The girls sleep in a much bigger tent that has a capacity for 300 bunk beds for 600 girls. Rows of these bunk beds – decorated by “happy birthday” balloons and Little Mermaid posters – are divided by sheets that act as makeshift walls.
Last week in a news conference, Podkul said unaccompanied migrant minors shouldn’t be put in an emergency shelter like Tornillo when there is no “true emergency.”
Border Patrol statistics show about 46,000 children were apprehended at the southern border in the first 11 months of this year. While those numbers are higher than last year, it’s less than in 2014 when about 68,000 were apprehended and the Obama administration called it a crisis. The numbers were high again in 2016 when nearly 60,000 unaccompanied minors came in.
There are now what’s believed to be a record number of children, 13,000, in the network of shelters overseen by HHS and its Office of Refugee Resettlement, or ORR, a government spokesman said last week. That consistently high number of children flowing into their custody has also impacted the long wait times to connect children with a sponsor, Weber said.
Podkul is also concerned that Tornillo isn’t licensed by the state to care for children, and it has more limited education and legal services than the traditional shelters, which are better equipped for unaccompanied children.
”We don’t want them relying on emergency facilities just to run substandard programs to house children needlessly,” Podkul said.
Dr.
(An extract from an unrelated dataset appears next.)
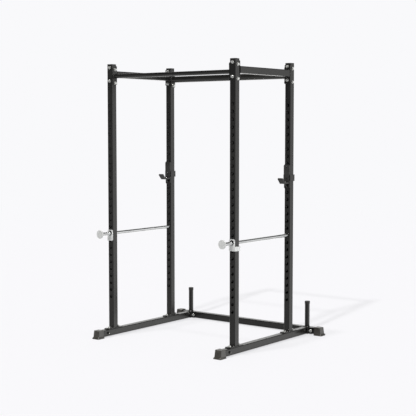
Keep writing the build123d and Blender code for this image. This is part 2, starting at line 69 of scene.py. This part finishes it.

Alan Shapiro of the American Academy of Pediatrics has called for independent monitoring of immigrant children in all types of government custody. “This immigration detention system is continuously retraumatizing children,” said Shapiro, who was on the same press call last week with the KIND attorney.
But officials at the facility pushed back on these criticisms, saying children receive round-the-clock care from qualified professionals and are medically screened and vaccinated within 48 hours of arriving at Tornillo. The facility has 40 mental-health staffers, including 32 certified counselors who work directly with the children and do welfare checks twice a day.
The children, who have between a 2nd- and 4th-grade reading level, also receive educational services from experienced teachers, officials said. Most of the children are focused on learning English for when they are released.
But they admit the education is not as formalized as a normal school, with test-taking and grades.
This summer, federal officials expanded the facility’s capacity to 3,800 beds, leading to fears that more children would be housed in the controversial shelter. But officials said that escalation was to create room for 1,400 reserve beds in case a permanent shelter in Homestead, Florida was hit by a hurricane.
The Tornillo facility’s contract was extended until Dec. 31. But officials are not sure if it will be extended again after that.
“It depends on how many kids come,” Weber said.